O candidato do PSOL credita o sucesso na arrecadação pela internet a interação com os eleitores pela rede e às restrições do partido e da campanha quantos aos doadores. "Por um lado, teve o investimento nas redes sociais, como antídoto ao horário eleitoral [em que tem pouquíssimo tempo comparado aos adversários], e por outro, é a necessidade, já que não contamos com os outros modelos mais comuns de financiamento, de empreiteiros e empresas", afirma.

O engajamento na internet rendeu simpatizantes - e doadores - por todo o Brasil e até no exterior. Foram 101 contribuições de fora da capital carioca, incluindo de Espoo, na Finlândia. Outras duas tentativas, uma de Nova Iorque e outra de Genebra, foram bloqueadas porque a legislação proíbe doações com cartão internacional. "Deu certo para mim, mas, se não houver reforma política, não vai funcionar", analisa.
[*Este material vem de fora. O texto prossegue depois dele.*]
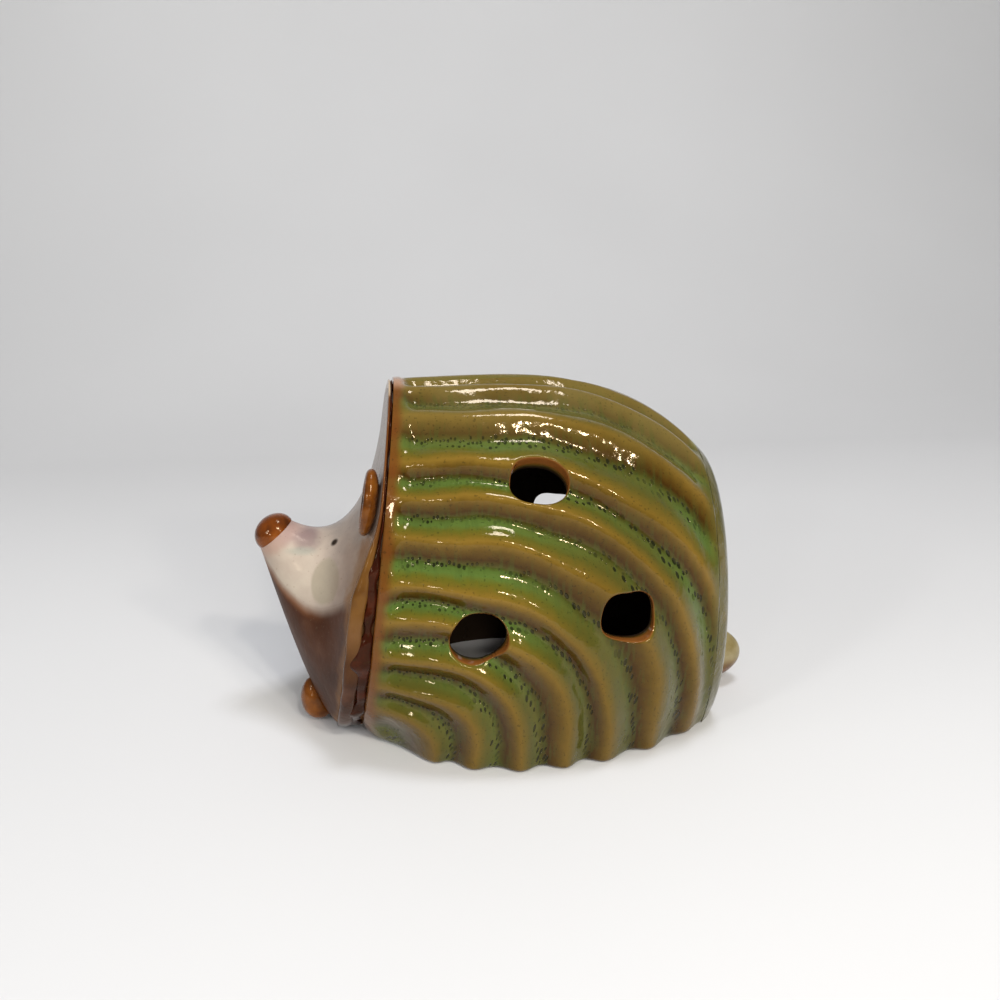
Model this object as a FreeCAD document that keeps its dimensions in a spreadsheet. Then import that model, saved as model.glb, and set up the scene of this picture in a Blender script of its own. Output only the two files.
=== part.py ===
import FreeCAD, Part
import math
import os

# Hollow pierced stoneware hedgehog, in millimetres.
# +Z is up, the nose points along -X and the animal's left side is -Y.
# The origin is under the middle of the whole figure, on the surface it stands on.

os.makedirs("parts", exist_ok=True)
doc = FreeCAD.newDocument("hedgehog")

# Driving dimensions
SIZES = (
    # Ribbed body: reach of each end from the origin, heights and half widths.
    # crown_swell is the crown's highest point above its front end
    ("front_reach", 31.5), ("rear_reach", 55.6), ("front_lean", 12.5),
    ("crown_front", 94.5), ("crown_swell", 0.5), ("crown_rear", 70.5),
    ("waist_front", 36.0), ("waist_side", 46.5), ("waist_rear", 27.0),
    ("foot_front", 10.0), ("foot_side", 43.0), ("foot_rear", 18.0),
    ("wall_side", 5.5), ("groove_depth", 2.8),
    # Closing slab at the rear and the tail pinched on it
    ("rump_thick", 4.4), ("rump_round", 1.5),
    ("tail_reach", 14.7), ("tail_tall", 9.0), ("tail_half", 7.0), ("tail_rise", 9.4),
    # Luting coil in the front seam and the rolled border outside it. The face stands
    # proud of the collar by edge_top down to edge_high, and by edge_more beyond that
    # from edge_low down
    ("edge_top", 1.6), ("edge_more", 5.0), ("edge_high", 68.0), ("edge_low", 42.0),
    ("luting_inset", 1.2),
    ("border_inset", 0.3), ("border_wide", 2.3), ("seat_gap", 0.1),
    # Face slab drawn out to the snout: reach forward of the collar, height, half width
    ("face_wall", 4.0),
    ("brow_reach", 6.0), ("brow_rise", 57.0), ("brow_half", 25.0),
    ("bridge_reach", 16.5), ("bridge_rise", 48.5), ("bridge_half", 12.0),
    ("tip_reach", 29.3), ("tip_rise", 56.6), ("tip_half", 5.2),
    ("chin_reach", 25.0), ("chin_rise", 2.5), ("jaw_reach", 32.5), ("jaw_rise", 30.0),
    ("lip_reach", 37.5), ("lip_rise", 50.0), ("chin_keel", 1.2),
    # Nose, ears and paws
    ("nose_deep", 5.0), ("nose_long", 5.7), ("nose_half", 5.4),
    ("ear_tall", 8.7), ("ear_thick", 2.6), ("ear_half", 6.2), ("ear_rim", 1.6),
    ("ear_forward", 4.4), ("ear_side", 21.5), ("ear_rise", 67.3), ("ear_drop", 11.0),
    ("ear_lean_angle", 9.5),
    ("paw_tall", 6.4), ("paw_long", 4.6), ("paw_half", 4.4), ("paw_side", 7.0),
    ("paw_reach", 24.3), ("paw_rise", 6.5), ("paw_lean_angle", 12.0), ("paw_setback", 1.6),
    # Hand-cut holes: upper, rear and lower, each with its place, width and height
    ("upper_reach", 2.2), ("upper_rise", 75.4), ("upper_wide", 13.4), ("upper_tall", 9.4),
    ("upper_side", 34.5), ("upper_tilt_angle", 20.0),
    ("rear_hole_reach", 23.4), ("rear_hole_rise", 41.6), ("rear_wide", 14.0), ("rear_tall", 12.6),
    ("lower_reach", -14.0), ("lower_rise", 38.0), ("lower_wide", 13.8), ("lower_tall", 13.0),
    ("far_hole_shift", 3.0), ("cut_over", 5.0),
)

# Shares: places along the body, round its side and in its curves
CROWN_PLACE_SHARE = 0.30
SIDE_PLACE_SHARE = 0.45
WAIST_RISE_SHARE = 0.38
ARCH_SHARE = 0.70
RIB_BEND_SHARES = (0.01, 1.50)
RIB_LEVEL_SHARES = (0.12, 0.19, 0.265, 0.345, 0.41, 0.505, 0.59, 0.665, 0.785, 0.905, 1.01)
VALLEY_START_SHARES = (0.015, 0.075)
VALLEY_END_SHARES = (0.88, 0.945)
LUTING_SHARE = 0.42
FACE_HOLLOW_SHARE = 0.80
CHEEK_WAIST_SHARE = 0.50
CROWN_POWER = 2.5
WAIST_POWER = 2.2
FOOT_POWER = 2.0
RIB_POWER = 3.0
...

Os números mostram que ele está certo e o modelo está longe de suplantar a tradicional ajuda de empresários. Freixo teve receita de R$ 531,5 mil em dois meses, muito aquém do prefeito Eduardo Paes (PMDB), que obteve R$ 12,4 milhões, e até do deputado federal Rodrigo Maia (DEM), R$ 2,3 milhões arrecadados, apesar de ter apenas 4% nas pesquisas.